In the aftermath it quickly became apparent that the roaches had actually orchestrated the entire thing, longing to run free in the world, forever safe from the shadow of the ever-present shoe that hangs in the air, poised to end every roach's life.  And they would have gotten away with it too if it hadn't been for those pesky Earwigs and their Ichneumon.  But after the fall of the Aphids and the Crickets and the calming of all insects, the legend of the Golden Mantis grew.  Stories began to circulate that she had retired to her home to live out her days enjoying fine sherry, the poems of Edgar Allen Poe and admiring the heads of her various husbands.  Others believe she went into a witness protection program for bugs and is now living in Cleveland as a Firefly.  One thing all of the stories have in common is that she was always icy cold and uncommonly lethal.  And she was missing a leg.  Or an arm.  Whatever.

So now the question for me was, should I test her patience?

Monday, October 8, 2012

First Bug

The first bug. This is the one that got it all started. We were on a small, desolate island in the Canadian North. Well, not an island exactly. More of a peninsula. But we go there by boat so it may as well be an island. And by desolate, I mean a bustling lake, dotted with cottages. Anyway, I was off on my own exploring. Or perhaps processing my earlier beverages - I can't be sure. Nonetheless, this little baby was perched on the steps as if just waiting for me to happen by.

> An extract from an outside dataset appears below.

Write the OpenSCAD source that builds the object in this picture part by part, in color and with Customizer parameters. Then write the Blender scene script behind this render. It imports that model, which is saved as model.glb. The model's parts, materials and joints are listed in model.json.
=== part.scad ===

At first I though it was just a common Cecropia Moth, also known as Hyalophoa cecropia. But on closer inspection it became clear that it was the much rarer, Bulanık kahverengi ve beyaz hırka getirmeyi unutmayın or as translated from the original Turkish, Fuzzy Brown and White Sweater Moth. I couldn't believe my luck! I crept closer, preparing to snap some photos before it could take wing. I clicked away, knowing at any time this moment could pass.

I was amazed at how utterly still he remained, with nothing but the slightest flutter of his wings as the breeze kissed both my cheek and his.  Actually, I don't know if moths have cheeks.  I risked moving closer, creeping slowly, expecting him to flit away on the wind.  I reached out, tentatively at first but then, as I gained confidence, more quickly.  As unbelievable as it was, he was letting me pet him!  This sweet, fuzzy little beastie and I had made the ultimate connection.  It was as if we were sharing our thoughts, bonding to one another.  I was communing with nature in a way I never believed possible.  Then I noticed his stupid, filthy wing dust all over my fingers.  I immediately broke the mind-meld we had established and continued on my way.  I can't be certain, but I think I heard a small, muffled, mothy sob.

I returned later and the little fellow was still sitting in the exact same place where I had left him.  Clearly he was having difficulty moving on with life after our encounter.  And when I searched my inner self, I realized that I too was struggling with the way we had left things.  I moved toward him, determined to right a wrong.  As I did so, a great gust of wind set my jacket to flapping.  And, as I watched in horror, my new friend, the rare Fuzzy Brown and White Sweater Moth TIPPED OVER!  His legs didn't move.  He didn't move his wings.  His tiny little buggy soul had left him.  I sat on the steps and wept for the tragedy of it all.  Such beauty.  Gone.